A reduction in prey animals outside the colony means the attention of diners turns naturally to inside the colony, and the old, slow, weak, and the unlucky get to be the main course at lunch. Thus the colony’s numbers are further reduced (until the next hatching, anyway) and the pressure is further eased on the animals outside the colony. Nature rebounds and repopulates the vacant niches, meaning the colony population increases, meaing increased pressure on the prey animals…and the cycle starts all over again.

Roleplaying Opportunities
So how can we use this information in our games? Here are some thoughts I had; feel free to add more in your comments.

  • The heroes are travelling through the countryside, living off the land. Any wilderness experts in the party will suddenly realise that they have been travelling through an area where there are far fewer bird calls, and less recent sign of game. The environment has an odd stillness about it, as if frightened of something. The cause is a newly established gargun colony, spawned from whatever existing colony is the nearest.
  • The reduction in larger carnivores has led to an explosion in the population of a small pest species (voles, dormice, lemmings, or whatever you feel fits best). Having eaten themselves out of house and home in the wilderness, these pests invade outlying manors, destroying grain and vegetable stores, gardens and crops. If they aren’t stopped, the manors will face an uncertain winter.
  • Herd beasts are disappearing, and there is little sign of their where-abouts. A nearby gargun colony (say, a couple of days march from here) has a new king, and he plans to raise these herb beasts in the manner of humans. He has told his warriors to collect as many herd beasts as possible and bring them back-alive-to the colony. Meanwhile, other gargun are clearing fields around the colony to house the beasts.

Wrap-up

Do you not agree that gargun have settled into their niche and that Hârn’s ecology is regaining its balance? Does this post have any value apart from (maybe) an interesting topic to think about? Please share your thoughts and leave a comment.

27 comments on Gargun – An Ecological Disaster?

  1. Very interesting article. It covers the environmental impact of an introduced carnivore species thorughly; I did not know gargun were entirely carnivores by the way.

    The analysis does not focus on the swarm however; which seems to me to be more of an omnivore or herbivore behaviour, but I could be wrong.
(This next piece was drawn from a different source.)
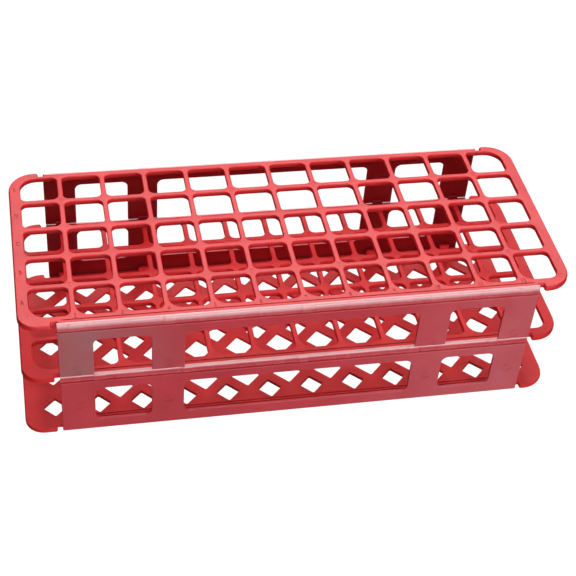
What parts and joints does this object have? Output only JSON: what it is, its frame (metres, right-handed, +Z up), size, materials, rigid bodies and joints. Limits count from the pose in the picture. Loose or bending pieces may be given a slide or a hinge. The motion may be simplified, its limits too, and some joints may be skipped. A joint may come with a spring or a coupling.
{
  "type": "test tube rack",
  "caption": "Three-tier plastic rack that holds round test tubes upright through two open grids over a pierced base plate, with panels that fold down on living hinges.",
  "frame": {"origin": "centre of the footprint, on the surface that the rack stands on", "axes": "+X along the twelve columns, +Y to the rear, +Z up; the numbered edge is the front"},
  "size_m": [0.245, 0.1046, 0.0655],
  "materials": {
    "shelf_plastic": "red polypropylene, satin moulded face",
    "panel_plastic": "thin crimson polypropylene, slightly translucent",
    "hinge_plastic": "stretched polypropylene web, glossy"
  },
  "bodies": {
    "bottom_tier": {"bottom_shelf": "shelf_plastic", "bottom_shelf_tabs": "shelf_plastic"},
    "middle_tier": {"middle_shelf_end_rims": "shelf_plastic", "middle_shelf_side_rims": "shelf_plastic", "middle_shelf_long_ribs": "shelf_plastic", "middle_shelf_cross_ribs": "shelf_plastic", "front_lower_hinge": "hinge_plastic", "rear_lower_hinge": "hinge_plastic"},
    "front_lower_flap": {"front_lower_panel": "panel_plastic"},
    "rear_lower_flap": {"rear_lower_panel": "panel_plastic"},
    "top_tier": {"top_shelf_end_rims": "shelf_plastic", "top_shelf_side_rims": "shelf_plastic", "top_shelf_long_ribs": "shelf_plastic", "top_shelf_cross_ribs": "shelf_plastic", "front_upper_hinge": "hinge_plastic", "rear_upper_hinge": "hinge_plastic"},
    "front_upper_flap": {"front_upper_panel": "panel_plastic"},
    "rear_upper_flap": {"rear_upper_panel": "panel_plastic"}
  },
  "joints": [
    {"name": "middle_tier_lift", "type": "slide", "parent": "bottom_tier", "child": "middle_tier", "axis": [0, 0, 1], "range_m": [0, 0.04]},
    {"name": "top_tier_lift", "type": "slide", "parent": "middle_tier", "child": "top_tier", "axis": [0, 0, 1], "range_m": [0, 0.04]},
    {"name": "front_lower_fold", "type": "hinge", "parent": "middle_tier", "child": "front_lower_flap", "pos_m": [0, -0.05175, 0.034], "axis": [-1, 0, 0], "range_deg": [0, 90], "deforming": ["front_lower_hinge"]},
    {"name": "rear_lower_fold", "type": "hinge", "parent": "middle_tier", "child": "rear_lower_flap", "pos_m": [0, 0.05175, 0.034], "axis": [1, 0, 0], "range_deg": [0, 90], "deforming": ["rear_lower_hinge"]},
    {"name": "front_upper_fold", "type": "hinge", "parent": "top_tier", "child": "front_upper_flap", "pos_m": [0, -0.05175, 0.065], "axis": [-1, 0, 0], "range_deg": [0, 90], "deforming": ["front_upper_hinge"]},
    {"name": "rear_upper_fold", "type": "hinge", "parent": "top_tier", "child": "rear_upper_flap", "pos_m": [0, 0.05175, 0.065], "axis": [1, 0, 0], "range_deg": [0, 90], "deforming": ["rear_upper_hinge"]}
  ]
}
Or maybe swarming is a reflection on the relative intelligence of Gargun; who on perceiving a supply/demand imbalance have enough brains to relocate.

    A question: Would a swarm precede extensive cannabilism or thew other way round?

  2. Barring insects, the only animal type I know that swarms are rodents; lemmings, mice, and rats. This only happens when the conditions are right, which is usually during or after a time of plenty, when the birth rate can explode. The animals exhibit aberrant behaviour, like fighting and running off cliffs into the sea. I think gargun swarm because of population pressures, too. And these probably come about for much the same reasons; an over-abundance of food. Lots of food means the pressure is off to eat other gargun; so the population builds, the pressure rises, and some spark sets off a civil war.

    A civil war is the perfect time for a strong enough group or faction of grab a princess or two, and head out of the hive to escape the carnage. It’s a bit hard to know what comes first, though. It could be that an attempt by a faction to grab a princess is the spark that sets off the civil war. Either way, the swarm bugs out, and the rest of the colony convulses in an orgy of blood-letting. After the war is over, either the old king restores some kind of order, or the new king does. In either case, I suspect the hive celebrates with a feast…and guess what’s on the menu.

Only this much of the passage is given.